Darin Friedrichs, a commodity analyst at StoneX Group in Shanghai, says that vegetable and pork prices climbed in China in mid- and late-July as a result of the floods. Seafood is likely to be the worst hit—given the disruption to lakes and rivers—as well as rice, the most common crop in the region. The timing of the flood saved some crops like canola and wheat, which were"harvested before the flooding got bad," Friedrichs said. Overall, the market doesn’t seem “too worried yet” about flood-induced shortages, he said.  

The farmers who tend to those crops, however, are a source of concern.

Hundreds of thousands of them have been displaced by the floods and face enormous obstacles in recovering from the crisis, says Turner.

“There are no focused flood mitigation standards and nature-based solutions in rural areas [of China],” Turner said. In response to previous floods, Turner said, the central government launched the “sponge city” program in 2015, which mandates that urban centers create wetlands, rain gardens, and other porous landscapes to soak up excess rain. Such policies have not yet been implemented in rural areas, leaving smaller cities, villages, and farmland at the mercy of a rising Yangtze.

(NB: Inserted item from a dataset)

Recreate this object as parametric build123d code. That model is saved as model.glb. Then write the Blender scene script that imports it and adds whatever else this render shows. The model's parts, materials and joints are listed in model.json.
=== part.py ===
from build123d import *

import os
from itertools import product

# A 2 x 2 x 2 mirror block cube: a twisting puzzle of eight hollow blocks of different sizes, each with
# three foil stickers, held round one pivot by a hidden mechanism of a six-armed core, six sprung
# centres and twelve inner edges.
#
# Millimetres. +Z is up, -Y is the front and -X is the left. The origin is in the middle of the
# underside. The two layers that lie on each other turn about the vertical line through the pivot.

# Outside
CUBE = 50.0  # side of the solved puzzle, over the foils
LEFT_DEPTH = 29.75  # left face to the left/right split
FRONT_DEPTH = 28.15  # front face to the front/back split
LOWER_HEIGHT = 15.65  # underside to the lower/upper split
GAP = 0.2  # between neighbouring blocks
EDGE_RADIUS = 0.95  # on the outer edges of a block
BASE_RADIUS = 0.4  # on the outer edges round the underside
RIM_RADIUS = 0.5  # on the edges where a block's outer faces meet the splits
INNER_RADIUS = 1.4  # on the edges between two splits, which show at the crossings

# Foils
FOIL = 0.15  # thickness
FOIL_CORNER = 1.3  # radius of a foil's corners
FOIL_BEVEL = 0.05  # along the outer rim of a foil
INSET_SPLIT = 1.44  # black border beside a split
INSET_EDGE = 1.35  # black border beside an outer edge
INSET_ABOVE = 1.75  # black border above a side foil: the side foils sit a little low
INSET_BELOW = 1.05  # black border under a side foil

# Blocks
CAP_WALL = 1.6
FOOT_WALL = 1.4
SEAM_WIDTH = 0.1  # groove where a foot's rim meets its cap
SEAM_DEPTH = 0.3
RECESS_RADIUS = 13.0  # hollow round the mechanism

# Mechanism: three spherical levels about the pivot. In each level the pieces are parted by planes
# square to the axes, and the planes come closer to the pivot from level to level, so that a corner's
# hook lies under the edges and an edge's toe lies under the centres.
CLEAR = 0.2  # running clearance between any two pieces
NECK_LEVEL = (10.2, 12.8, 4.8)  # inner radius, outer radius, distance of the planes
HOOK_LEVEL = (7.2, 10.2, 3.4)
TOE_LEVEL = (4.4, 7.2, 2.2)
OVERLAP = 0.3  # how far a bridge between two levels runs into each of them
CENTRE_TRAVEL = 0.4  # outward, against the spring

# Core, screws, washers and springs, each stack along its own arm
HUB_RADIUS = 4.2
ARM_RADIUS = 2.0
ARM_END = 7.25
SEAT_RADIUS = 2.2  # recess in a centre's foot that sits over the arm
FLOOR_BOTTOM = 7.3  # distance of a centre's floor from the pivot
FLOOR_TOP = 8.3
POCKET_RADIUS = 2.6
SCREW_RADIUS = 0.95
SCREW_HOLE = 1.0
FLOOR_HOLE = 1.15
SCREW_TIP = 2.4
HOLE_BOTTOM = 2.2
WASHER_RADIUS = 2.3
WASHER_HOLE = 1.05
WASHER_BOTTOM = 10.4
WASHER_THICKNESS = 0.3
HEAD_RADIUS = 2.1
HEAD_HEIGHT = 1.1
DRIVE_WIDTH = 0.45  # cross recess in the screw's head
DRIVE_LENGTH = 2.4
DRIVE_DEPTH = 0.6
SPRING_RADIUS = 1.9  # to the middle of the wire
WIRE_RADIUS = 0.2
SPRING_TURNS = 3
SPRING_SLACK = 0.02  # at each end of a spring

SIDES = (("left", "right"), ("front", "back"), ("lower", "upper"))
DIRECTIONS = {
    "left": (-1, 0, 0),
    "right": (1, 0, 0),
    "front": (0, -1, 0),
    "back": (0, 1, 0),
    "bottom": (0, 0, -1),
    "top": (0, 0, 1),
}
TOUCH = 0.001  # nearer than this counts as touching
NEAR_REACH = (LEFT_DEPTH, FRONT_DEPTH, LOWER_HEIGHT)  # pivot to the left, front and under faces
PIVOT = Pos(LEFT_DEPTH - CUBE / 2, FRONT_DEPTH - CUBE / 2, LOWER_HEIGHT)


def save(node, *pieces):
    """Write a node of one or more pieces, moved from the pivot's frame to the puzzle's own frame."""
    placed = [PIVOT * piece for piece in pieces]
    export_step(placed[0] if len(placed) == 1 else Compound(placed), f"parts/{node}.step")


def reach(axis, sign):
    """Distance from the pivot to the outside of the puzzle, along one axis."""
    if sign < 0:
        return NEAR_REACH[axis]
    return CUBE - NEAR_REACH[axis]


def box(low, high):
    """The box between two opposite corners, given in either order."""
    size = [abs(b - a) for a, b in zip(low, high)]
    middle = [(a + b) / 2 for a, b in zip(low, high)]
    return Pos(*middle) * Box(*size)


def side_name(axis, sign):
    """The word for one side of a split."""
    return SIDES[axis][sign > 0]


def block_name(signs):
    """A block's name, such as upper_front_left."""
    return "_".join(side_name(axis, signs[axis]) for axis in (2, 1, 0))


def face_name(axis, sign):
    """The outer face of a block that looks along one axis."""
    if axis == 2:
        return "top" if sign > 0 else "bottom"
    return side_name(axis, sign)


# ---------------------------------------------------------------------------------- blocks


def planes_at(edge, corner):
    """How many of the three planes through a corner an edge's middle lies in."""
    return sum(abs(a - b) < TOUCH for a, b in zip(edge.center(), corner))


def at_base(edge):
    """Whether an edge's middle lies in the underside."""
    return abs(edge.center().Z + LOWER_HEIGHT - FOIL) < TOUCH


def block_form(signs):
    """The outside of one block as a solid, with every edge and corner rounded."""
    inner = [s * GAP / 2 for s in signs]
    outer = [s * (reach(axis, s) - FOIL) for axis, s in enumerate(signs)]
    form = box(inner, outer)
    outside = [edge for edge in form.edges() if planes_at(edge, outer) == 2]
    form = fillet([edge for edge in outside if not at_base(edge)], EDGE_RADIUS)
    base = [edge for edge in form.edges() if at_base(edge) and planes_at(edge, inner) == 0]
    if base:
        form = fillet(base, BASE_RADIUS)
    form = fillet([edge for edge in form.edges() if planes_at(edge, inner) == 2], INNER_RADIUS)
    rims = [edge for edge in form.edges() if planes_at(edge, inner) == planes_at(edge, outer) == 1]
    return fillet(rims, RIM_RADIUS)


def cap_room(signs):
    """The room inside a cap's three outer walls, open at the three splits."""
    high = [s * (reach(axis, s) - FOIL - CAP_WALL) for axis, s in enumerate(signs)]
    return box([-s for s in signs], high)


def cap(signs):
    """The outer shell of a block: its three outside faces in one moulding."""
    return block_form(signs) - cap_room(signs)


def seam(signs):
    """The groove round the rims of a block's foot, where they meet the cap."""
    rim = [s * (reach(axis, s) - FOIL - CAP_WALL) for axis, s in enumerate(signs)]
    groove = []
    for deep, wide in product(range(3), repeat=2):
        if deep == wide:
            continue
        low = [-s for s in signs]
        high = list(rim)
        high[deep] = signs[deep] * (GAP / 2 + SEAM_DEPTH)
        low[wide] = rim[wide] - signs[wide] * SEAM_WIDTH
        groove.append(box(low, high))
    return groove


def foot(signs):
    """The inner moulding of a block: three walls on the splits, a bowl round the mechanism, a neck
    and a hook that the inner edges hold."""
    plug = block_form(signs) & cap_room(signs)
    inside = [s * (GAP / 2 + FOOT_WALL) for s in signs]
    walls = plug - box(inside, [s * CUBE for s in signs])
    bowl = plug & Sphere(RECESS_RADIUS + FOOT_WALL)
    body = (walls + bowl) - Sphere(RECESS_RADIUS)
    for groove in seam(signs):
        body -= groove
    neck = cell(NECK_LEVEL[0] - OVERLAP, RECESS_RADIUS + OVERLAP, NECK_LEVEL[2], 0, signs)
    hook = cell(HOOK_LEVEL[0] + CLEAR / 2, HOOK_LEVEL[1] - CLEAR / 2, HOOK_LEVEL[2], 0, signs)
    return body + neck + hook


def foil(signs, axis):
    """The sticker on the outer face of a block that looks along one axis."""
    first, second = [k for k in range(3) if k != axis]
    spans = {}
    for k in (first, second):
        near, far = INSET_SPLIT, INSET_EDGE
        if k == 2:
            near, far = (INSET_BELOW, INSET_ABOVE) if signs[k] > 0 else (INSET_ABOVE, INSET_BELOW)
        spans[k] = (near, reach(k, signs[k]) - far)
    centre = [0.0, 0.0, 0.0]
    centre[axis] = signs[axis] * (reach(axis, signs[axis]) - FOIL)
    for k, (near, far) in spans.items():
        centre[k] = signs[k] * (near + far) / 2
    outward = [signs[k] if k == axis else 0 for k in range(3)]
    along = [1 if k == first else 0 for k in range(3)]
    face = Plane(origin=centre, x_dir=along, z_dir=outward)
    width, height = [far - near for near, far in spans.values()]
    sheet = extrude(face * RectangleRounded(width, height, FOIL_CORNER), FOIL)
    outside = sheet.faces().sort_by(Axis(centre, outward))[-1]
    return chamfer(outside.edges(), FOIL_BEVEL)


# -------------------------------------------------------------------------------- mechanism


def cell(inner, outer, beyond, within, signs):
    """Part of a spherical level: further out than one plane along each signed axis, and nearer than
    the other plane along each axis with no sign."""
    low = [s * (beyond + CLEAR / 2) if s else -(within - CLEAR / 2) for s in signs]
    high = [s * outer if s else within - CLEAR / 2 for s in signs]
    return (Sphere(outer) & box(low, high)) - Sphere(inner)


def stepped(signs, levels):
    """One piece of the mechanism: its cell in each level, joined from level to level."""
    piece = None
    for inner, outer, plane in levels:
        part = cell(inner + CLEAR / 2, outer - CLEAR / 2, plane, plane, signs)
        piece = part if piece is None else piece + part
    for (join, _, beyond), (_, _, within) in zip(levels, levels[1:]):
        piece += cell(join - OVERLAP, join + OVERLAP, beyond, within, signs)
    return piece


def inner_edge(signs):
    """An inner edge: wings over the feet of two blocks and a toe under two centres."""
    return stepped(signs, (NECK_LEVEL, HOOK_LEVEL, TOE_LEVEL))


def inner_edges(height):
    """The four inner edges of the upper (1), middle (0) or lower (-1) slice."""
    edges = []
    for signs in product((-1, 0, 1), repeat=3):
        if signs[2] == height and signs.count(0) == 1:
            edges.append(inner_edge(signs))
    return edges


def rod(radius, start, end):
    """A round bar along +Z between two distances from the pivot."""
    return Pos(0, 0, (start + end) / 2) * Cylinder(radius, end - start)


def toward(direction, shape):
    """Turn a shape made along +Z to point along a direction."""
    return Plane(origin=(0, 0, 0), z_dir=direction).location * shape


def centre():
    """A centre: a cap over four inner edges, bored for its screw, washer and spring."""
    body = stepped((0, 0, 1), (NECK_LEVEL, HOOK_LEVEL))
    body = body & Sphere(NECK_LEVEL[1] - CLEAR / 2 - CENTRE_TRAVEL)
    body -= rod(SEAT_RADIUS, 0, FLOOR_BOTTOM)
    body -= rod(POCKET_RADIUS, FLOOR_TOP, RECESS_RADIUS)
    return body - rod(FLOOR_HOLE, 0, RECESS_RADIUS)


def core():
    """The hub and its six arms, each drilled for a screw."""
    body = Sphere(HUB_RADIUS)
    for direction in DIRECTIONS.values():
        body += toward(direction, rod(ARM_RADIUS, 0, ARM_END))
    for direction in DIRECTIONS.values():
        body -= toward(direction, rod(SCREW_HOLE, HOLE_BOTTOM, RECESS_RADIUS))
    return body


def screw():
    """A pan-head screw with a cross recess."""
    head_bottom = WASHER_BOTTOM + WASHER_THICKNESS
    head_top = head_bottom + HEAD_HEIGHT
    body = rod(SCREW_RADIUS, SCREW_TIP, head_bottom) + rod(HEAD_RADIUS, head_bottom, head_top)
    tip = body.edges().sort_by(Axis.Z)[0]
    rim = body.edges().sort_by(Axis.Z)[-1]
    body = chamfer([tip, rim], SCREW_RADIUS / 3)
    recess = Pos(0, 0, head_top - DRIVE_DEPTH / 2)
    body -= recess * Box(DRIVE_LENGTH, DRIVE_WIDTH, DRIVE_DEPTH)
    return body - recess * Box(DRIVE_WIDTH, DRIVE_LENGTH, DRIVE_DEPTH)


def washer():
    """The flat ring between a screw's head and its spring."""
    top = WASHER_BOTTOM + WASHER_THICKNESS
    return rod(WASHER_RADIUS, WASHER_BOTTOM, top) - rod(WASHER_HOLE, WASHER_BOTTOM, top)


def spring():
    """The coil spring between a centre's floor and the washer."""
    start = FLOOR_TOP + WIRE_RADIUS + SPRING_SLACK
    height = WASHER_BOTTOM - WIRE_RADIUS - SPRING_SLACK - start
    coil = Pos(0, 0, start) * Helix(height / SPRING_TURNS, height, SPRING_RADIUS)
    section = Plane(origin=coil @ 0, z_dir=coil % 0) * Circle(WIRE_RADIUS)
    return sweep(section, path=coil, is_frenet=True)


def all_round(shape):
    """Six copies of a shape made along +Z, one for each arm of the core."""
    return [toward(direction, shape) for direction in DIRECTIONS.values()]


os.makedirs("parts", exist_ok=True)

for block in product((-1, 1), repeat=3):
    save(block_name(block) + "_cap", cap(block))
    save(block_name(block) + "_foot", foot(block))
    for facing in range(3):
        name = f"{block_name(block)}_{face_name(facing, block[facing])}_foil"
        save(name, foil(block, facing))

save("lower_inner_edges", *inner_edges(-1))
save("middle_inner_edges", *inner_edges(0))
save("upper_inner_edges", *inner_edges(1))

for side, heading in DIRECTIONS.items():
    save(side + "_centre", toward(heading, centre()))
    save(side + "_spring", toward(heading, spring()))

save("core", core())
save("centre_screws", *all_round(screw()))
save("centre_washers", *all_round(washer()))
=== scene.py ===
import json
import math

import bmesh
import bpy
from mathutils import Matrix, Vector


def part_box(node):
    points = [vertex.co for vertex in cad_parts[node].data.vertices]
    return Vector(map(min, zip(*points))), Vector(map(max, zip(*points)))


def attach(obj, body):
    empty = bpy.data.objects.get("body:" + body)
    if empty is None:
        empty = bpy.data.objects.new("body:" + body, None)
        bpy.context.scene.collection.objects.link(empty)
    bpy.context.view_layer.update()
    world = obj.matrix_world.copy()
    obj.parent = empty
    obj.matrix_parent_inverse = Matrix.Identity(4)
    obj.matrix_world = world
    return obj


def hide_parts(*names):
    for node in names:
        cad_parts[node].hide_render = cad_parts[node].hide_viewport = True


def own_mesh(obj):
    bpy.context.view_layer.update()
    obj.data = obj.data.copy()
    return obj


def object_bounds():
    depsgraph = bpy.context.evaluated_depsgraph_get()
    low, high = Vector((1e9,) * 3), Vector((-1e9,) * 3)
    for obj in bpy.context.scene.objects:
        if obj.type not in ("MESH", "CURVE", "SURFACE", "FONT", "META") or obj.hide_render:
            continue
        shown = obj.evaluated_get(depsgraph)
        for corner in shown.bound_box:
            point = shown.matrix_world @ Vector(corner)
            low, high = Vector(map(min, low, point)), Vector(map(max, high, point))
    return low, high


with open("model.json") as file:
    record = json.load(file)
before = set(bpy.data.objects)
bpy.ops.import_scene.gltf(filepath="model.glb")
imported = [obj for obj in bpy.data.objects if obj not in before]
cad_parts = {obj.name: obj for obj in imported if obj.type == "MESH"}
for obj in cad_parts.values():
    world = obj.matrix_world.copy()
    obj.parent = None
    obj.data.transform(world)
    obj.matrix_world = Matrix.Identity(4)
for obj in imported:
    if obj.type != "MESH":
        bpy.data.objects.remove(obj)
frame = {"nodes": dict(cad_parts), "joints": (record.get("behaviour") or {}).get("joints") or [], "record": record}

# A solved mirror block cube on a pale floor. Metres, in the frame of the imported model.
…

The current crisis is the result of an “unfortunate perfect storm” of climate change and human action, Turner said.

The rise in heavy rains due to climate change istesting China's dam strategy, which seems to assume that "sheer force of hard labor and will" can hold back the surge of water, said Judith Shapiro, an environmental politics professor at American Universityand author of China Goes Green: Coercive Environmentalism for a Troubled Planet.

There's worry that the small dams that collapsed this season foreshadow what would be the Big One, a failure of Three Gorges.

The dam, a source of national pride, has so far weathered this year's crisis, but the cracks it showed mean Beijing may need to reconsider its strategy.

“Not even the Three Gorges Dam has been built strongly enough that we can be certain it will withstand the flooding China has seen in recent weeks,” said Shapiro. “If the dam were to break it would be a disaster of cataclysmic proportions,” she said, one that China's economy could not escape.